Avec M. Obama à la Maison Blanche, de telles idées restaient cantonnées aux marges du débat. Elles pourraient dorénavant guider la politique américaine dans la région. La lutte contre les gouvernements de gauche pourrait ainsi se justifier par les relations qu'ils entretiendraient avec l'Iran, et les programmes dits de « sécurité » bénéficier de moyens supplémentaires pour lutter contre l'« infiltration terroriste » du crime organisé. On imagine donc mal que la prochaine administration se départisse des objectifs de « sécurité » et de « promotion de la démocratie » de ses prédécesseurs.
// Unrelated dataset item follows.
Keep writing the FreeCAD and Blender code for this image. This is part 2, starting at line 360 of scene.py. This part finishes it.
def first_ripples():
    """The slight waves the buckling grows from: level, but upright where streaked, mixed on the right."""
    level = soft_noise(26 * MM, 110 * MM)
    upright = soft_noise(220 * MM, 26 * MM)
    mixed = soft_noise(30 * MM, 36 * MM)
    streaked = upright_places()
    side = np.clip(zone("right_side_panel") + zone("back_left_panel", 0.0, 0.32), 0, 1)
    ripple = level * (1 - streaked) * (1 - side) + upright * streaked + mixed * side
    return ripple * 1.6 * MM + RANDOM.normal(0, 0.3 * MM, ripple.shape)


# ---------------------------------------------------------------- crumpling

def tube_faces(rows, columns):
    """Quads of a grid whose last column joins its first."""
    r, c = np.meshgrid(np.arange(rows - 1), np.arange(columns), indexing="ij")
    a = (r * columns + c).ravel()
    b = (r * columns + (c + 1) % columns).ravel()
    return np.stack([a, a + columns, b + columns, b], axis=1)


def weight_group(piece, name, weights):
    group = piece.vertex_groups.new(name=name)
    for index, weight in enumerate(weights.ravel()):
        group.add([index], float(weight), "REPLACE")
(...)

Le modèle du plan Colombie pourrait au contraire être étendu à de nouvelles régions telles que la zone de la « triple frontière », entre l'Argentine, le Brésil et le Paraguay.
Car, même si — cas peu probable — le nouveau secrétaire d'État s'opposait à la militarisation rampante de la politique régionale, il rencontrerait une double résistance : celle de la bureaucratie du département d'État, elle-même de plus en plus militarisée (particulièrement le Bureau international des stupéfiants et de l'application de la loi, aux finances confortables) ; et celle du complexe militaro-industriel, qui bénéficiera de représentants au plus haut niveau dans la prochaine administration.
Quid de Cuba ? Toute remise en question de la politique d'ouverture susciterait l'opposition d'une grande partie du monde des affaires, soucieux de profiter d'un nouveau marché. Or, s'il est un point sur lequel M. Trump a été clair, c'est qu'il ne souhaite pas compliquer la vie des chefs d'entreprise. À la décision de poursuivre sur la voie balisée par M. Obama pourrait toutefois s'en ajouter une autre : adopter une stratégie plus agressive de « promotion de la démocratie » — entendre : déstabiliser le pouvoir castriste en utilisant des méthodes d'intervention discrètes. Mais encore faudrait-il que le style « grossier » décrit par le président équatorien ne renforce pas la détermination des capitales latino-américaines à poursuivre leur émancipation par-delà leurs divergences idéologiques.
D'autres facteurs pourraient contribuer encore davatange à l'éloignement entre les États-Unis et le sous-continent. Si M. Trump devait tenir sa promesse de renégocier les accords commerciaux liant son pays et d'imposer des droits de douane sur divers produits en concurrence avec la production latino-américaine, il ferait alors plus que les présidents Chávez, Correa ou Evo Morales (le président de la Bolivie) pour lutter contre le libre-échange et la mainmise des entreprises du Nord sur la région.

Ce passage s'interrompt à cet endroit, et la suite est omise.